Other gains for PJ Foodservice came in the form of carrier relations. By moving from freight prepaid to freight collect terms, and taking control of routing, PJ Foodservice was able to schedule deliveries by appointment. Carriers receive a tender that includes most charges.
"Carriers know up front what they will be paid for, including fuel surcharges and number of stops and deliveries," Hartman notes. "The only additional expenses are accessorials, such as delay penalties, which we reduce by requiring carriers to notify us before delay begins either at a shipper or at one of our consignees."

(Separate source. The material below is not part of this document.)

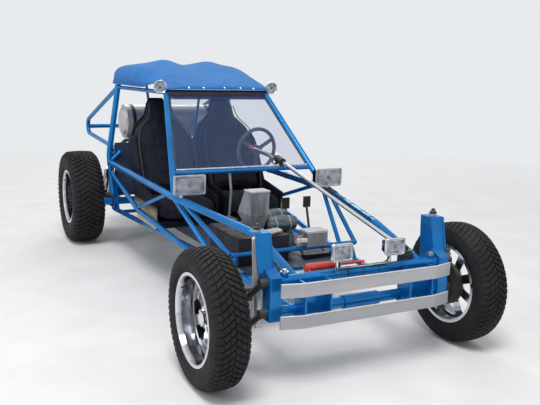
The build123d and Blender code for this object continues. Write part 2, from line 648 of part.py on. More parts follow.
# Front suspension: four trailing arms with their king-pin carriers, and two tall shocks
ARM_LINE_X = 505
ARM_RADIUS = 15
ARM_BOSS_RADIUS = 21
CARRIER_RADIUS = 18
CARRIER_UPPER_Z = BEAM_UPPER_Z - 105
CARRIER_LOWER_Z = BEAM_LOWER_Z - 105
KING_PIN_X = 604
SHOCK_TOP = (486, BEAM_Y + 104, 660)
SHOCK_FOOT = (456, FRONT_AXLE_Y - 4, 250)
SHOCK_RADIUS = 21
SHOCK_EYE_RADIUS = 17
STEM_RADIUS = 6
BUSHING_RADIUS = 15

with BuildPart() as front_arms:
    for side in SIDES:
        for beam_z, carrier_z in ((BEAM_UPPER_Z, CARRIER_UPPER_Z), (BEAM_LOWER_Z, CARRIER_LOWER_Z)):
            straight_tube((side * BEAM_END_X, BEAM_Y, beam_z),
                          (side * (ARM_LINE_X + ARM_RADIUS), BEAM_Y, beam_z), ARM_BOSS_RADIUS)
            straight_tube((side * ARM_LINE_X, BEAM_Y, beam_z), (side * ARM_LINE_X, FRONT_AXLE_Y, carrier_z),
                          ARM_RADIUS)
            straight_tube((side * (ARM_LINE_X - ARM_RADIUS), FRONT_AXLE_Y, carrier_z),
                          (side * (KING_PIN_X - 14), FRONT_AXLE_Y, carrier_z), CARRIER_RADIUS)
            straight_tube((side * KING_PIN_X, FRONT_AXLE_Y, carrier_z - 16),
                          (side * KING_PIN_X, FRONT_AXLE_Y, carrier_z + 16), 20)
finish(front_arms, "front_arms")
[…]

PJ Foodservice also incorporated multiple carriers on a given lane. "This strategy helps ensure service," says Hartman. "It’s unreasonable to expect that a carrier will always be able to commit to a load."
Through the inbound transportation improvements, PJ Foodservice reduced freight spend by 10 to 15 percent while improving inbound service and reducing over, short, and damage claims.
In addition to inbound improvements, Papa John’s also enhanced outbound logistics. Most of Papa John’s stores are franchises; a minority are company-owned. By implementing Manhattan Associates’ fleet software system and a visibility package from UK-based Isotrak, PJ Foodservice boosted its freight tracking capabilities.
To complement the carrier control and visibility gains of its inbound operation, the company set out to increase its private/contract outbound fleet’s efficiency. The order visibility and inventory control that help identify inbound goods and rerouting or crossdocking opportunities delivers benefits throughout the entire network.
The outbound improvements have already made an impact. "The organization has worked closely with our restaurant team to balance the need for multiple days of coverage with overall cost controls, and develop the most service-oriented and cost-effective solution," says Hartman.
The changes have also given the company a competitive edge. "Restaurants often run into inventory issues," Hartman says. "For example, a recent local convention caused a store in our Kentucky service area to run through product quicker than it normally would have, resulting in depleted inventory. We were able to tell the store exactly when replenishment inventory would arrive. The store borrowed enough product from a neighboring restaurant to get through the few hours until the delivery arrived."
This isn’t an isolated incident. Even planned events can present a challenge for restaurants, and the winner is often the company with the best supply chain planning and execution.
"In February 2011, right before the Super Bowl, other transportation companies and foodservice distributors couldn’t deliver into some markets due to bad weather," Hartman recalls. "Not only were we able to serve regular customers, but consumers also turned to us because other restaurant chains were unable to open because product didn’t get to them."
In the competitive pizza business, every day is the Super Bowl. For Papa John’s, having a strong supply chain helps ensure victory.